Wednesday, September 12, 2012

If I Should Die Before I Wake : Part 2 or Death Night in The Famous Mod 3

If Death is Kind

Perhaps if death is kind, and there can be returning,
We will come back to earth some fragrant night,
And take these lanes to find the sea, and bending
Breathe the same honeysuckle, low and white.

We will come down at night to these resounding beaches
And the long gentle thunder of the sea,
Here for a single hour in the wide starlight
We shall be happy, for the dead are free.

~Sara Teasdale 

I have had the privilege of participating in the famous Module Three, better known as mod 3 of the Kripalu 500 Hour Yoga Teacher Training, not once, but twice. Once I experienced it as a participant, and just recently as a program assistant. This ten day intensive is about transformational teaching. It is comprised of yoga practice and various provocative and compelling exercises that push the students to the outer limits of their comfort zones and into the stratosphere beyond. Guided by the master teachers Devarshi, Vidya, and most recently Jovinna, who each bring a unique form of charisma, brilliance, depth, intensity and even humor to material that can and does create conflict and triggers highly charged emotional responses, they artfully stir the cauldron. There is method to their madness.
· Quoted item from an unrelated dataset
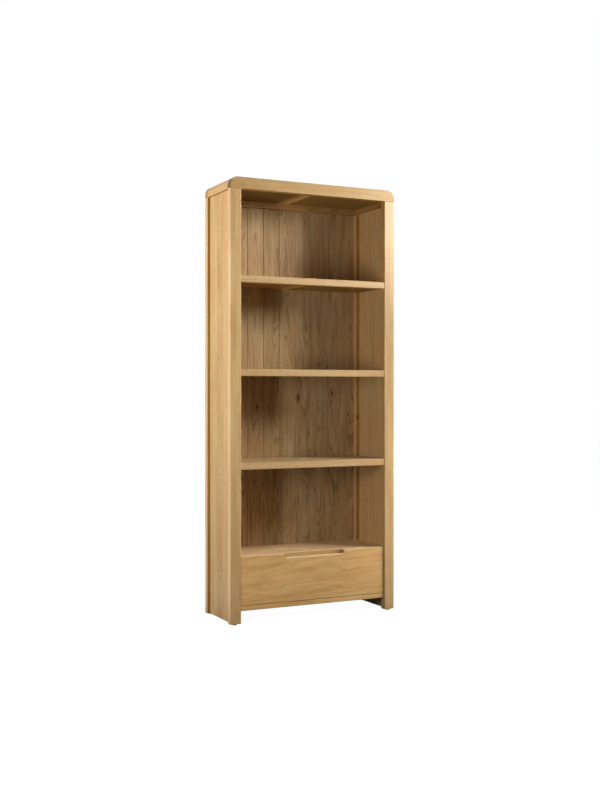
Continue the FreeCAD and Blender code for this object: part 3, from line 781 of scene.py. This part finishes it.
@dataclass(frozen=True)
class ScrewHead:
    """The head of a countersunk wood screw, with a cross recess."""

    radius_mm: float = 3.5
    height_mm: float = 0.7
    crown_share: float = 0.84
    slot_length_mm: float = 4.2
    slot_width_mm: float = 1.0
    slot_depth_mm: float = 0.5
    sides: int = 24
    seed: int = 7

    def sizes(self) -> dict[str, float]:
        """List the sizes of the head.

        Returns:
            Each size in metres, by the name of its input.
        """
        return {"Radius": self.radius_mm * MM, "Height": self.height_mm * MM,
                "Slot length": self.slot_length_mm * MM, "Slot width": self.slot_width_mm * MM,
                "Slot depth": self.slot_depth_mm * MM}

    @cache
    def tree(self) -> Tree:
        """Build the tree that sets a head on every vertex.

        Returns:
            A Geometry Nodes tree. Each vertex has the direction of its head as "facing".
        """
        tree, given = new_group("GeometryNodeTree", "screw_heads", {
            "Points": "NodeSocketGeometry", "Finish": "NodeSocketMaterial",
            **dict.fromkeys(self.sizes(), "NodeSocketFloat"),
        }, {"Heads": "NodeSocketGeometry"})
        known = add_steps(tree, given, (
            ("crown", MATHS, "MULTIPLY", ("Radius", self.crown_share)),
            ("disc", "GeometryNodeMeshCone", {}, {
                "Vertices": self.sides, "Radius Top": "crown", "Radius Bottom": "Radius",
                "Depth": "Height",
            }),
            ("cut", MATHS, "MULTIPLY", ("Slot depth", 2.0)),
            ("to crown", JOIN, {}, (0.0, 0.0, "Height")),
            ("slot size", JOIN, {}, ("Slot length", "Slot width", "cut")),
            ("cross size", JOIN, {}, ("Slot width", "Slot length", "cut")),
            ("slot box", "GeometryNodeMeshCube", {}, {"Size": "slot size"}),
            ("cross box", "GeometryNodeMeshCube", {}, {"Size": "cross size"}),
            ("slot", "GeometryNodeTransform", {},
             {"Geometry": "slot box", "Translation": "to crown"}),
            ("cross", "GeometryNodeTransform", {},
             {"Geometry": "cross box", "Translation": "to crown"}),
            ("slotted", "GeometryNodeMeshBoolean", "DIFFERENCE",
             {"Mesh 1": "disc", "Mesh 2": "slot"}),
            ("crossed", "GeometryNodeMeshBoolean", "DIFFERENCE",
             {"Mesh 1": "slotted", "Mesh 2": "cross"}),
            ("way", "GeometryNodeInputNamedAttribute", {"data_type": "FLOAT_VECTOR"},
             {"Name": "facing"}),
            ("aimed", "FunctionNodeAlignRotationToVector", {"axis": "Z"}, {"Vector": "way"}),
            ("turn", "FunctionNodeRandomValue", {"data_type": "FLOAT"},
             {RANDOM_MOST: math.tau, "Seed": self.seed}),
            ("spin", "FunctionNodeAxisAngleToRotation", {},
             {"Axis": (0.0, 0.0, 1.0), "Angle": "turn"}),
            ("driven", "FunctionNodeRotateRotation", {"rotation_space": "LOCAL"},
             ("aimed", "spin")),
            ("heads", "GeometryNodeInstanceOnPoints", {}, {
                "Points": "Points", "Instance": "crossed", "Rotation": "driven",
            }),
            ("solid", "GeometryNodeRealizeInstances", {}, {"Geometry": "heads"}),
            ("plated", "GeometryNodeSetMaterial", {}, {"Geometry": "solid", "Material": "Finish"}),
        ))
        add_node(tree, "NodeGroupOutput", None, {"Heads": known["plated"]})
        return tree

    def drive(self, name: str, screws: list[tuple[Triple, Triple]], body: str,
              finish: Material) -> None:
        """Make the screws of one body as one plain mesh.

        Args:
            name: Name of the piece.
            screws: For each screw its place in millimetres and the direction of its head.
            body: The body that they ride on.
            finish: Their material.
        """
        points = bpy.data.meshes.new(f"{name}_points")
        points.from_pydata([Vector(place) * MM for place, _ in screws], [], [])
        facing = points.attributes.new("facing", "FLOAT_VECTOR", "POINT")
        for datum, (_, way) in zip(facing.data, screws):
            datum.vector = way
        carrier = new_object(f"{name}_points", points)
        modifier = carrier.modifiers.new("screw_heads", "NODES")
        modifier.node_group = self.tree()
        values = {**self.sizes(), "Finish": finish}
        for item in modifier.node_group.interface.items_tree:
            if item.name in values:
                modifier[item.identifier] = values[item.name]
        graph = bpy.context.evaluated_depsgraph_get()
        mesh = bpy.data.meshes.new_from_object(carrier.evaluated_get(graph))
        carrier.modifiers.remove(modifier)
        bpy.data.objects.remove(carrier)
        piece = new_object(name, mesh)
        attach(piece, body)
        log.info("%s: %d screws", name, len(screws))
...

Transformation in yoga is sacred work, it is the work. Shiva (the Hindu deity and archetype of transformation) dances in a ring of fire, fire that destroys what is no longer useful, burning away ignorance and illusion. This work takes ultimate courage, it is an invitation to upheaval, chaos, and destruction, that results in the reordering of the universe that lives within, in order to change the world without. Mod 3 is a call to leap into the fire, to trust these guides, to surrender, to burn, to awaken.

"The curriculum of this training is you. You are it, your life, your experiences." Devarshi informed the students in my most recent go around. Such a true statement, our lives are our curriculum, experience is showing up, moment to moment, to teach each of us just what we need to learn. It is clear then, that these teachers and students of yoga show up to this module aligned in unique ways to receive its offerings.

When the schedule is handed out on the second day of the program, some have heard and some haven't, of the shocking one word description filling the box for the activity on Sunday evening. When they look and see that word, the responses, though varied, are all intense. There it is, Sunday evening, one word; death. "We are going to do death?! What does that mean even?" I remember clearly, that being my response on my first go around several years ago as a participant.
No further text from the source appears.